Air pollution shortened the average life expectancy by 5.2 years in India, according to the report
Nearly 250 million residents of north India are on track to lose more than eight years of life expectancy if air pollution levels are not reduced drastically, a new report based on an analysis of 20 years of pollution levels has found.
In India, the world’s second-most polluted country (first is Bangladesh), air pollution shortened the average life expectancy by 5.2 years, relative to what it did if the World Health Organization (WHO) guideline was met; and 2.3 years relative to what it would be if pollution was reduced to meet the country’s own national standard, stated the report.
Some regions in India fared much worse than the average, with air pollution shortening lives by 9.4 years in the national capital Delhi, and 8.6 years in Uttar Pradesh (UP), the most polluted state.
The report was released on July 28, 2020, by The Energy Policy Institute at the University of Chicago (EPIC). The Air Quality Life Index data in the report was averaged across women, men and children globally, and covers period between 1998 and 2018.
The highest loss of life expectancy in India was in UP’s capital city Lucknow, which has the highest pollution level in the country — 11 times greater than the WHO guideline — said the report.
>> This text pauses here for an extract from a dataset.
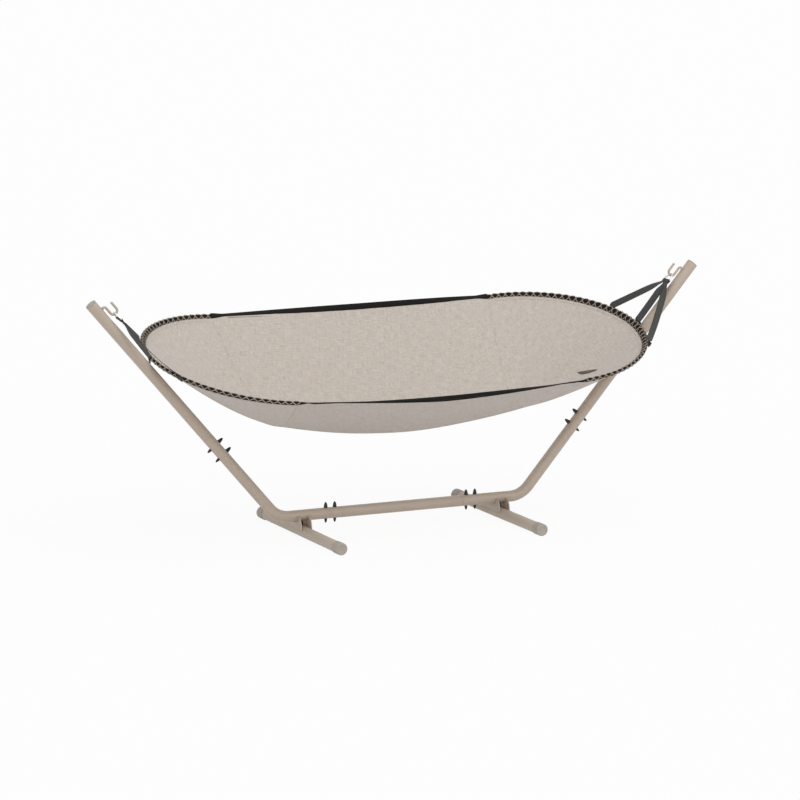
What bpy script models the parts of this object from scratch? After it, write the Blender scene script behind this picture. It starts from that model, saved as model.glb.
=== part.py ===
"""Freestanding hammock: a bolted tube stand with two hooks, and a cloth bed laced to two end bows.

Metres, +Z up. X runs along the stand's spine, and the floor is at Z = 0. The stand lies in the
plane Y = STAND_Y, which centres the whole object's box on the origin. Everything is modelled in
the stand's own coordinates, in which that plane is Y = 0, and two empties put it in place: one for
the stand, and one on the line through both hooks, on which the hammock swings.
"""

import math

import bmesh
import bpy
from mathutils import Vector

# Stand: tubes
STAND_Y = -0.0314
TUBE_R = 0.025
TUBE_WALL = 0.0018
TUBE_SIDES = 20
FIT_GAP = 0.0003
SPINE_Z = 0.0959
CORNER_X = 0.6031
ARM_ANGLE = math.radians(49.3)
ARM_LENGTH = 1.339
BEND_R = 0.12
BEND_STEPS = 5

# Stand: splices, measured from the line where two tubes meet
SPINE_SPLICE_X = 0.299
ARM_SPLICE = 0.511
SPINE_INSERT = 0.095
ARM_INSERT = 0.150
SPINE_BOLTS = (0.026, 0.070)
ARM_BOLTS = (0.0535, 0.112)
SHOULDER = 0.003

# Stand: splice bolts, their domed heads and their domed cap nuts
BOLT_R = 0.004
BOLT_HOLE_R = 0.0046
BOLT_SIDES = 10
HEAD_R = 0.007
HEAD_H = 0.019
NUT_R = 0.0095
NUT_H = 0.025
NUT_BORE = 0.012

# Stand: feet
FOOT_X = 0.489
FOOT_HALF = 0.4466
FOOT_CAP_R = 0.028
FOOT_CAP_LENGTH = 0.052
FOOT_CAP_END = 0.004
FOOT_AXIS_Z = FOOT_CAP_R * math.cos(math.pi / TUBE_SIDES)
PLATE_THICKNESS = 0.004
PLATE_INNER = 0.0223
PLATE_BOTTOM_Z = 0.0395
PLATE_HALF_WIDTH = 0.065
PLATE_TIP_Y = 0.029
SPACER_R = 0.0095
FOOT_HEAD_R = 0.0065
FOOT_HEAD_H = 0.006
TOOL_HOLE_R = 0.008

# Stand: hooks, placed by distance up the arm and distance from the arm's axis
HOOK_R = 0.0055
HOOK_ROOT = 0.0305
HOOK_LEG = 0.0405
HOOK_TOP = 1.2855
HOOK_TOP_R = 0.010
HOOK_TURN = 1.2425
HOOK_TURN_R = 0.0168
HOOK_TIP = 1.276
HOOK_SEAT_ANGLE = math.radians(12)

# Hammock: rim, two half-ellipse bows joined by straight sides, rolled about X
ROLL = math.radians(13.25)
BED_X = -0.005
BED_Y = 0.030
BED_Z = 0.8125
SIDE_HALF = 0.694
BOW_DEPTH = 0.490
HALF_WIDTH = 0.5135
TIP_LIFT = 0.0405
BOW_STEPS = 24
BOW_ROD_R = 0.0045
SLEEVE_BORE_R = 0.0052
SLEEVE_HALF_THICKNESS = 0.0058
SLEEVE_HALF_WIDTH_END = 0.008
SLEEVE_HALF_WIDTH_TIP = 0.013
SLEEVE_CHAMFER = 0.002
TILT_BOW_END = math.radians(45)
TILT_BOW_TIP = math.radians(40)
TILT_SIDE_MIDDLE = math.radians(60)
SAG_FRONT = 0.031
SAG_BACK = 0.0065
SAG_POWER = 1.5
LACE_R = 0.0015
LACE_UNDER = 0.0019
LACE_OVER = 0.0052
WEBBING_HALF_WIDTH = 0.015
WEBBING_THICKNESS = 0.0025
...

Its residents stand to lose 10.3 years of life expectancy if the same pollution levels persist.
Since 1998, average annual particulate pollution increased 42 per cent in India. All of India’s 1.4 billion population lives in areas where the annual average particulate pollution level exceeded the WHO guideline, and 84 per cent live in regions where it exceeded India’s own air quality standard.
India’s capital Delhi is also highly polluted. Residents of Delhi could see 9.4 years added to their lives if pollution is reduced to meet the WHO guideline; 6.5 years if pollution met India’s national standard, according to the report. In fact, a quarter of India’s population, mainly those living in Indo Gangetic Plain (IGP) region, was exposed to pollution levels not seen in any other country.
In a similar study done in 2019 by the institute, it was found that there was a 72 per cent increase in pollution from 1998 to 2016 in IGP region, home to about 40 per cent of India’s population. The region experienced particulate pollution that was about twice as high as the rest of the country, and the average citizen living in the region can expect to lose about seven years of life expectancy.
According to the report, particulate pollution has been on the rise in South Asia and shortens lives more than anywhere else in the world. India, Bangladesh, Nepal and Pakistan — which account for nearly a quarter of the world’s population — are also among the most polluted.
These countries account for 23 per cent of the world’s population; and 60 per cent of life years that would be lost globally if these pollution levels persist.
The average resident of these four countries is exposed to particulate pollution levels that are 44 per cent higher than two decades ago. Had 1998 pollution levels persisted, they would be on track to lose 3.2 years of life expectancy — versus five years today, the report said.
The increase is not surprising. Over the course of the last 20 years, industrialisation, economic development and population growth have led to skyrocketing energy demand in these countries. In India and Pakistan, the number of vehicles on the road has increased about four-fold since the early 2000s, it said.
It added that electricity generation from fossil fuels tripled from 1998 to 2017 in these four countries combined.
In terms of national average, Bangladesh ranked as the most polluted country in the world. People in Bangladesh could live 6.2 years longer if pollution levels met the WHO guideline, with the 13 million living in the capital city Dhaka living 7.2 years longer if air quality improved.
Globally, the average person is losing 1.9 years of life expectancy due to particulate pollution exceeding the WHO guideline. This, the report said, was more than devastating communicable diseases like tuberculosis, and human immunodeficiency virus (HIV / AIDS), behavioural killers such as cigarette smoking, and even war.
For instance, according to the report, first-hand cigarette smoke leads to a reduction in global average life expectancy of about 1.8 years; alcohol and drug use reduces life expectancy by 11 months; unsafe water and sanitation take off seven months; HIV / AIDS cuts lives short by four months; malaria by three months; and conflict and terrorism take off 18 days.
The report was authored by Michael Greenstone, Milton Friedman Professor in Economics at University of Chicago and Claire Fan, pre-doctoral fellow with the EPIC.